En 1971 Patricia Zizza se convirtió en la tercera pareja del cocinero, y junto a ella desarrolló la empresa Productos Paul Bocuse, que tiene presencia alrededor del mundo. En 2006 el periódico Libération describía la practicidad con que el asunto se manejaba entre las partes: “Almuerzo en la casa de una, el té en la casa de la otra, cena con la tercera”.
Lo que fue tolerado en la intimidad no estuvo exento de críticas por fuera. Varias veces, además de ególatra, Bocuse fue considerado un falócrata resuelto. En 1976 le dijo a la revista People: “Las mujeres son buenas cocineras, pero no buenas chefs. Las mujeres que sistemáticamente quieren hacer lo que hacen los hombres terminan por perder su feminidad, y lo que yo más adoro es una mujer femenina”.

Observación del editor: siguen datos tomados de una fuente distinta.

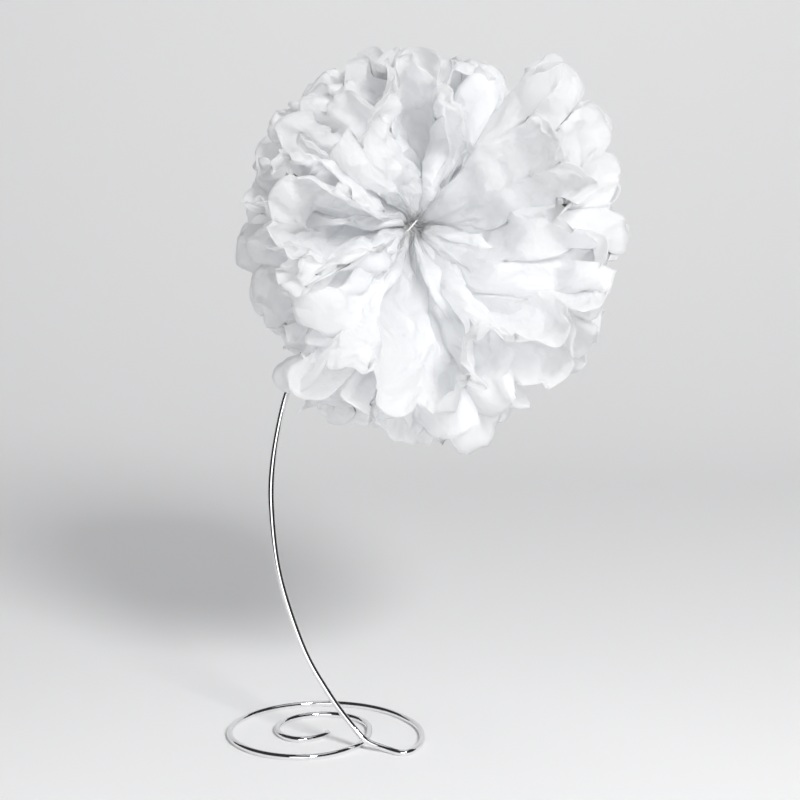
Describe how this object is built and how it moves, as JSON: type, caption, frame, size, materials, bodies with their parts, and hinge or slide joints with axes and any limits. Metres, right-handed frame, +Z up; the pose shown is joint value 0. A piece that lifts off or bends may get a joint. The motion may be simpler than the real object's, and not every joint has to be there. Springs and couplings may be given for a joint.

En 2005 a Paul Bocuse le realizaron un triple baipás coronario. Ese mismo año, la periodista Eve-Marie Zizza, hija de su tercera mujer, estaba terminando Le feu sacré, la biografía del chef. Apenas recuperado de la operación, consciente de su buena fortuna, le pidió a la biógrafa que añadiera esta frase: “Tengo tres estrellas, tuve tres baipases y todavía tengo tres mujeres”.